As the culture continued to sag in 2019, music soared. This was the year Billie Eilish rewrote the rules of from-nowhere pop mega-success; Ariana Grande exulted in the spacey, self-loving emo grandeur of Thank U, Next; Taylor, Lana, Miranda Lambert, Vampire Weekend, and Sharon Van Etten capped off great decades with big reinventions; and Lizzo was as Lizzo as ever. Meanwhile, avant-pop what-the-fucks 100 Gecs and hard-rocking heroes Sheer Mag kept noise alive, and rising stars Megan the Stallion and DaBaby, both masterful mouths of the South, led a class of newcomers setting the table for the 2020s.


49

Billie Eilish, ‘When We All Fall Asleep, Where Do We Go?’

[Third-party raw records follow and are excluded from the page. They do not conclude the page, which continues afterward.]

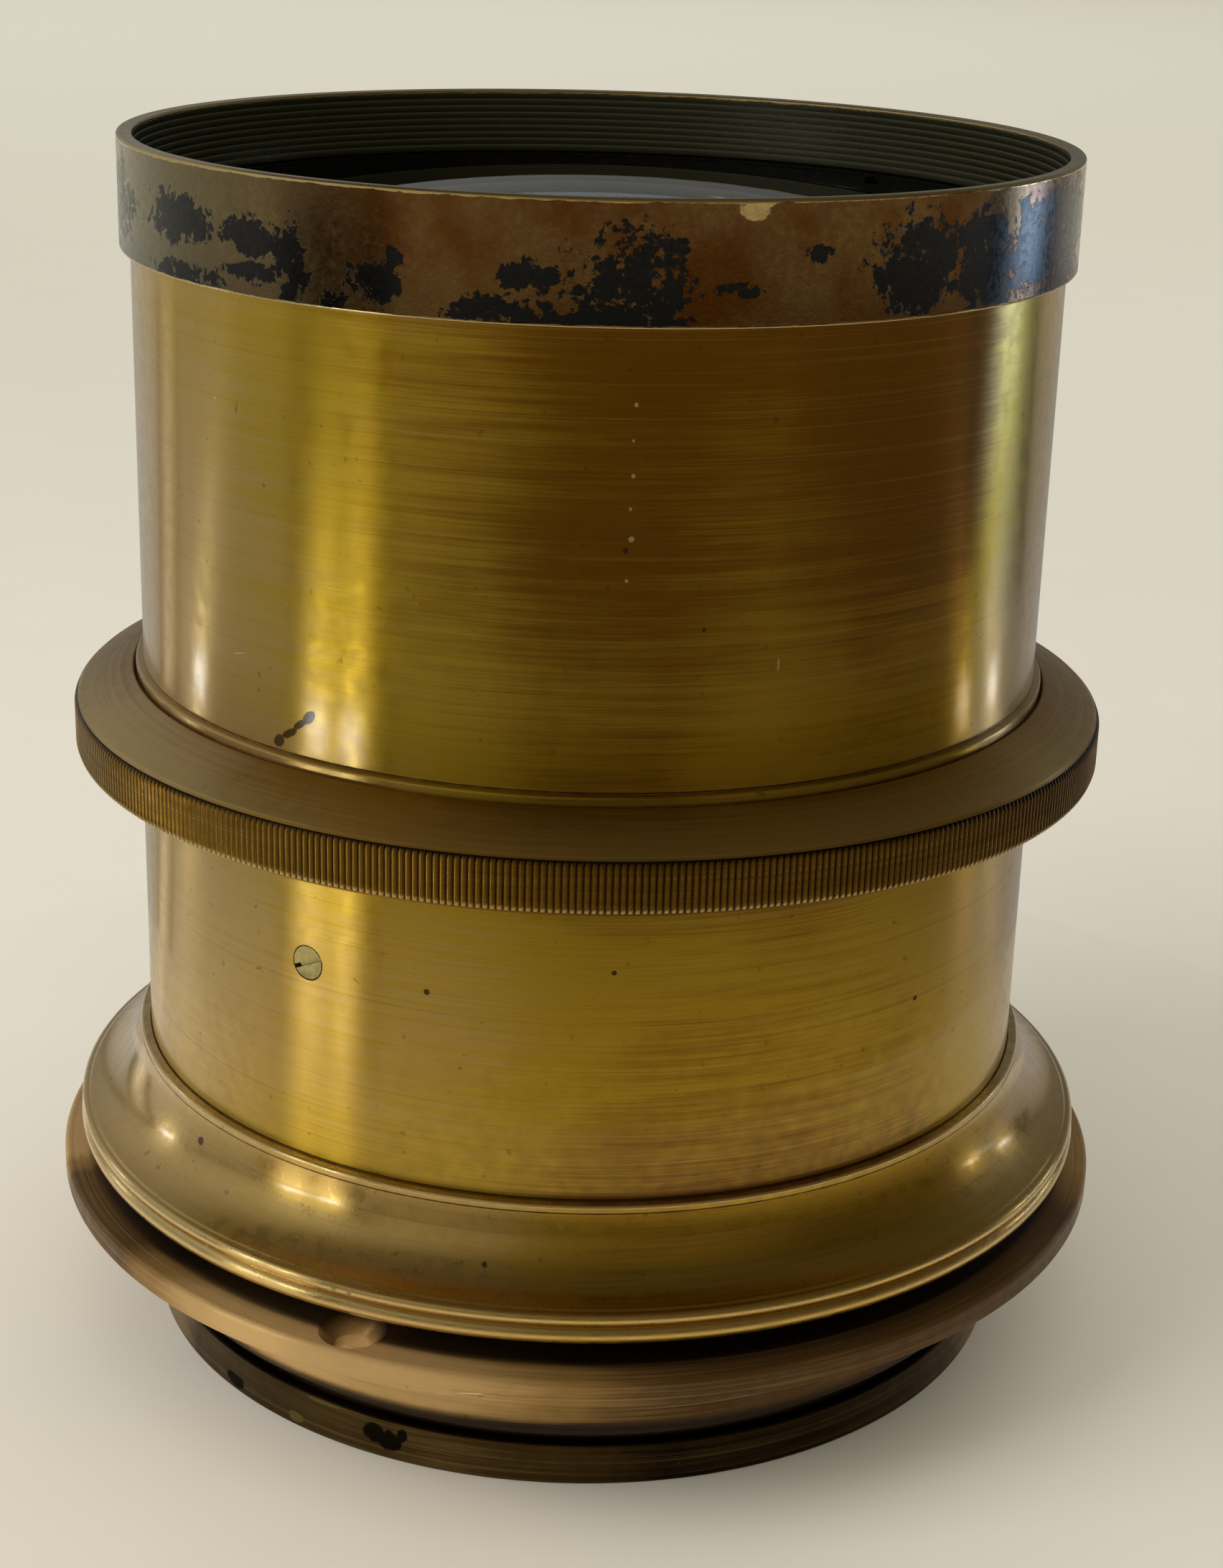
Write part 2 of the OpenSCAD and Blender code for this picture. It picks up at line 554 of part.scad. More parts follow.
// Threaded ring that holds the rear glasses up
rear_lock_in_r = rear_glass_r - 1.2;
rear_lock_top_z = rear_glass_z - sag(rear_glass_r, outer_curve) + sag(rear_lock_in_r, outer_curve) - seat;
module rear_retaining_ring() color([0.14, 0.13, 0.12]) difference() {
    ring_body(rear_lock_in_r, rear_lock_r, rear_lock_top_z - 1.4, rear_lock_top_z);
    spanner_notches(rear_lock_in_r, rear_lock_r, rear_lock_top_z - 2, rear_lock_top_z - 0.8);
}

lens_hood();
front_cell();
front_retaining_ring();
front_flint_glass();
front_crown_glass();
front_barrel();
aperture_ring();
drive_screw();
iris_retaining_ring();
iris_drive_ring();
iris_housing();
iris_blade(0);  // iris_blade_01
iris_blade(1);  // iris_blade_02
iris_blade(2);  // iris_blade_03
iris_blade(3);  // iris_blade_04
iris_blade(4);  // iris_blade_05
iris_blade(5);  // iris_blade_06
iris_blade(6);  // iris_blade_07
iris_blade(7);  // iris_blade_08
iris_blade(8);  // iris_blade_09
iris_blade(9);  // iris_blade_10
iris_blade(10);  // iris_blade_11
iris_blade(11);  // iris_blade_12
barrel_screws();
rear_barrel();
shoulder_ring();
mounting_flange();
rear_cell();
rear_crown_glass();
rear_flint_glass();
rear_retaining_ring();
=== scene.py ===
import math

import bpy
import numpy as np
from mathutils import Matrix, Vector


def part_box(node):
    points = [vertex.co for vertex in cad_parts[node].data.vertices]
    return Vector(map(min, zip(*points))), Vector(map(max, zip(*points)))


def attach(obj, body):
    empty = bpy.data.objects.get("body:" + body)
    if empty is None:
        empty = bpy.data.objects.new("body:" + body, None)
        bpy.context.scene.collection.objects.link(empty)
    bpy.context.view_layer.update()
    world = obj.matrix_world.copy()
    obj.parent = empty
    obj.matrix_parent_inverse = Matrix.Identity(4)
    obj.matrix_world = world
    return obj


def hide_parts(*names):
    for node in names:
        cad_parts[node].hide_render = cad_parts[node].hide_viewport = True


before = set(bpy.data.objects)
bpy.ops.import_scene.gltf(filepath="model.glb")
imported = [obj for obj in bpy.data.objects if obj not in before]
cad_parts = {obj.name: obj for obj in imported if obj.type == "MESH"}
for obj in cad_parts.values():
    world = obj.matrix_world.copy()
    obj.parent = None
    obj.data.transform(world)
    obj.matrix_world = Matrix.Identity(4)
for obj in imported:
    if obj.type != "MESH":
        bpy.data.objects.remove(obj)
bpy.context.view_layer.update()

# Old brass lens, standing on its rear cell. Outlines are written in millimetres as
# (radius, height) pairs that run anticlockwise, and become metres in make_mesh.
MM = 0.001
COLUMNS = 720
GLASS_COLUMNS = 192
BODY = "barrel"
RING_BODY = "ring"


def span(node):
    """Lowest height, highest height and outer radius of a CAD node, in millimetres."""
    low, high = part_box(node)
    return low.z / MM, high.z / MM, high.x / MM


HOOD_LOW, HOOD_HIGH, HOOD_R = span("lens_hood")
CELL_LOW, CELL_HIGH, CELL_R = span("front_cell")
LOCK_LOW, _, LOCK_R = span("front_retaining_ring")
FRONT_LOW, FRONT_HIGH, FOOT_R = span("front_barrel")
RING_LOW, RING_HIGH, RING_R = span("aperture_ring")
REAR_LOW, REAR_HIGH, REAR_R = span("rear_barrel")
SHOULDER_LOW, SHOULDER_HIGH, BEAD_R = span("shoulder_ring")
FLANGE_LOW, FLANGE_HIGH, FLANGE_R = span("mounting_flange")
_, REAR_CELL_HIGH, RIM_R = span("rear_cell")

# Turned sizes that the boxes don't give
TUBE_R = FOOT_R - 0.75
BORE_R = TUBE_R - 1.5
FOOT_COLLAR_H = 1.65
SPIGOT_H = 2.15
SPIGOT_R = TUBE_R - 0.8
EDGE = 0.3
SEAT_GAP = 0.05

# Guard beside each arc in millimetres, points in an arc, and the weld's steps per millimetre
GUARD = 0.03
ARC_POINTS = 6
WELD_STEPS = 1e5


# Mesh making


def make_mesh(name, points, quads, weld=True):
    """Points in millimetres and faces as whole arrays; points that coincide become one,
    and a quad that loses a corner at a pole becomes a triangle."""
    keys = np.round(points * WELD_STEPS).astype(np.int64) if weld else np.arange(len(points))[:, None]
    _, first, index = np.unique(keys, axis=0, return_index=True, return_inverse=True)
    faces = index.reshape(-1)[np.asarray(quads, int)]
    same = faces == np.roll(faces, -1, axis=1)
    poled = same.sum(axis=1) == 1
    whole = faces[~same.any(axis=1)]
    thirds = faces[poled][~same[poled]].reshape(-1, 3)
    mesh = bpy.data.meshes.new(name)
    corners = np.concatenate([whole.reshape(-1), thirds.reshape(-1)])
    counts = np.concatenate([np.full(len(whole), 4), np.full(len(thirds), 3)])
    mesh.vertices.add(len(first))
    mesh.vertices.foreach_set("co", (points[first] * MM).reshape(-1))
    mesh.loops.add(len(corners))
    mesh.loops.foreach_set("vertex_index", corners)
    mesh.polygons.add(len(counts))
    mesh.polygons.foreach_set("loop_start", np.concatenate([[0], np.cumsum(counts)[:-1]]))
    mesh.polygons.foreach_set("use_smooth", np.ones(len(counts), bool))
    mesh.update(calc_edges=True)
    mesh.validate()
    piece = bpy.data.objects.new(name, mesh)
    bpy.context.scene.collection.objects.link(piece)
    return piece


def outline_of(corners, rounds, step=0.6, inner=0.0):
    """A closed outline with each corner replaced by an arc: corner k, of radius rounds[k], keeps
    its tangent points at radius / tan(half the corner's angle) along both sides. A corner with no
    radius, or one that is almost straight, stays as it is. Guard points just past each arc hold
    the shading, and long sides beyond radius inner are cut into steps."""
    almost_straight = 1.56
    corners = np.asarray(corners, float)
    before = np.roll(corners, 1, axis=0) - corners
    after = np.roll(corners, -1, axis=0) - corners
    runs = []
    for at, back, ahead, size in zip(corners, before, after, rounds):
        back_way, ahead_way = back / np.linalg.norm(back), ahead / np.linalg.norm(ahead)
        half = 0.5 * math.acos(np.clip(back_way @ ahead_way, -1, 1))
        if size == 0 or half > almost_straight:
            runs.append(at[None])
            continue
        cut = size / math.tan(half)
        middle = (back_way + ahead_way) / np.linalg.norm(back_way + ahead_way)
        centre = at + middle * size / math.sin(half)
        first, last = at + back_way * cut - centre, at + ahead_way * cut - centre
        turn = math.atan2(first[0] * last[1] - first[1] * last[0], first @ last)
        t = np.linspace(0, turn, ARC_POINTS)[:, None]
        side = np.array([-first[1], first[0]])
        arc = centre + np.cos(t) * first + np.sin(t) * side
        runs.append(np.vstack([arc[0] + back_way * GUARD, arc, arc[-1] + ahead_way * GUARD]))
    path = np.vstack(runs)
    ends = np.roll(path, -1, axis=0)
    pieces = []
    for start, end in zip(path, ends):
        outside = max(start[0], end[0]) > inner
        cuts = max(1, int(np.linalg.norm(end - start) / step)) if outside else 1
        pieces.append(start + (end - start) * np.arange(cuts)[:, None] / cuts)
    return np.vstack(pieces)


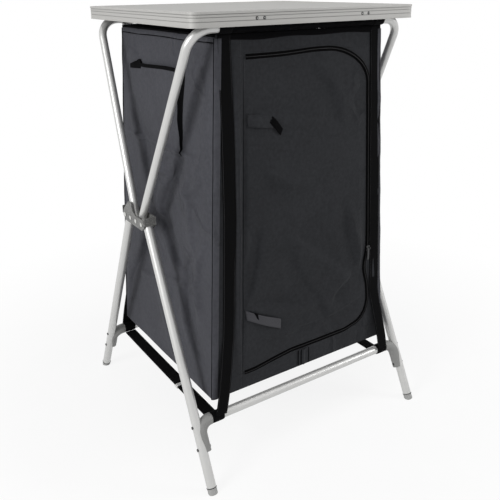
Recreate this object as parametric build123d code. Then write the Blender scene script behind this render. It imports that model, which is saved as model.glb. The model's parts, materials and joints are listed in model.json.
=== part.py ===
from build123d import *
import math
import os

# Folding camp kitchen unit: a lift-off tabletop on a four-tube folding frame, with a zipped fabric cupboard.
# Millimetres. The origin is on the floor under the middle, +X to the right of the door, +Y to the back, +Z up.

# Whole object
TOP_HEIGHT = 1040.0
TABLE_WIDTH = 586.0
TABLE_DEPTH = 530.0

# Tabletop: a board held in one extruded edge profile that is bent round the corners
EDGE_HEIGHT = 29.0
EDGE_WALL = 3.2
CORNER_RADIUS = 22.0
LIP_WIDTH = 8.0
LIP_THICKNESS = 1.4
LIP_PROUD = 0.9
BASE_LIP_HEIGHT = 2.0
BASE_LIP_PROUD = 0.5
GROOVE_DROPS = [5.2, 10.6, 18.4]
GROOVE_HEIGHT = 1.3
GROOVE_DEPTH = 1.0
BOARD_THICKNESS = 9.0
BOARD_CLEARANCE = 0.1
BOARD_DROP = 0.4

# Frame tubes
UPPER_TUBE_DIAMETER = 19.0
LOWER_TUBE_DIAMETER = 22.0
TUBE_WALL = 1.5
TOP_BEND_RADIUS = 48.0
TOP_BAR_DROP = 32.0
TOP_BAR_INSET = 33.0
TOP_CORNER_INSET = 17.0
TOP_BAR_JOINT_INSET = 15.0
SPIGOT_LENGTH = 20.0
FOOT_SPREAD = 320.0
FOOT_SPAN = 314.0
CROSSBAR_HEIGHT = 143.0
CROSSBAR_SETBACK = 24.0
TUBE_END_REACH = 9.0

# Hinge brackets, one on each side
HINGE_HEIGHT = 567.0
HINGE_SPAN = 309.0
PIVOT_PITCH = 30.5
PIN_DIAMETER = 6.0
PIN_HEAD_DIAMETER = 10.0
PIN_HEAD_THICKNESS = 1.8
BRACKET_GAP = 24.0
BRACKET_PLATE = 3.0
BRACKET_DROP = 15.0
BRACKET_RISE = 11.5
BRACKET_OVERHANG = 12.0
BRACKET_ROUND = 4.0
BRACKET_WING_RISE = 38.0
BRACKET_WING_START = 8.0
BRACKET_WING_WIDTH = 17.0
END_WALL_REACH = 13.5
END_WALL_THICKNESS = 3.0
END_WALL_DROP = 1.0
END_WALL_RISE = 18.0

# Elbows that join the crossbars to the legs
ELBOW_WALL = 2.8
ELBOW_SOCKET_DEPTH = 13.0
ELBOW_BEND_RADIUS = 28.0
ELBOW_ARM_LENGTH = 66.0
ELBOW_ARM_THICKNESS = 9.0
ELBOW_ARM_END_RADIUS = 10.3
ELBOW_SEAT_DEPTH = 1.0
ELBOW_RIVET_DROPS = [6.0, 57.0]
ELBOW_RIVET_BITE = 6.0
RIVET_DIAMETER = 4.0
RIVET_HEAD_DIAMETER = 7.0
RIVET_HEAD_THICKNESS = 1.6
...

At only 17, Billie Eilish dismantled and rebuilt the pop song with her debut LP. With help from her producer-brother, Finneas O’Connell, Eilish layered bizarre sounds (the clicking of a crosswalk signal, a sample from The Office) under nihilistic lyrics about Satan, the downfall of humankind, and the uselessness of prescription drugs — all delivered in Eilish’s characteristic whisper-hum. “Most people need to stand and open their diaphragms, but Billie sounds amazing just slumped on the bed,” Finneas told Rolling Stone. That’s especially true when she drawls such cutting takedowns as, “Man is such a fool/Why are we saving him?” (“All the Good Girls Go to Hell”). “Bad Guy” was an eerie foray into off-kilter sexuality, equal parts Marilyn Manson and Rihanna, while “You Should See Me in a Crown” was pure trap-derived pump-up. With this stunning effort, Eilish promised to keep scaring — and seducing — us for years to come.

50

Ariana Grande, ‘Thank U, Next’

“Remember when i was like ‘Hey i have no tears left to cry’ and the universe was like HAAAAAAAAA bitch u thought,” Ariana Grande tweeted in November of last year. She was referring to the lead single off 2018’s Sweetener, which was meant to be a post-tragedy bright-side opus. But Grande’s life took a couple of more turns: Her ex Mac Miller tragically passed away less than a month after the album was released, and her whirlwind engagement to SNL star Pete Davidson came to a halt. In just two weeks, Grande let the tears flow and wrote Thank U, Next, her trap-R&B-pop masterpiece that nods to ‘NSync and The Sound of Music and features appearances from her grandma and drag queen Shangela. We’re so fuckin’ grateful for her exes too.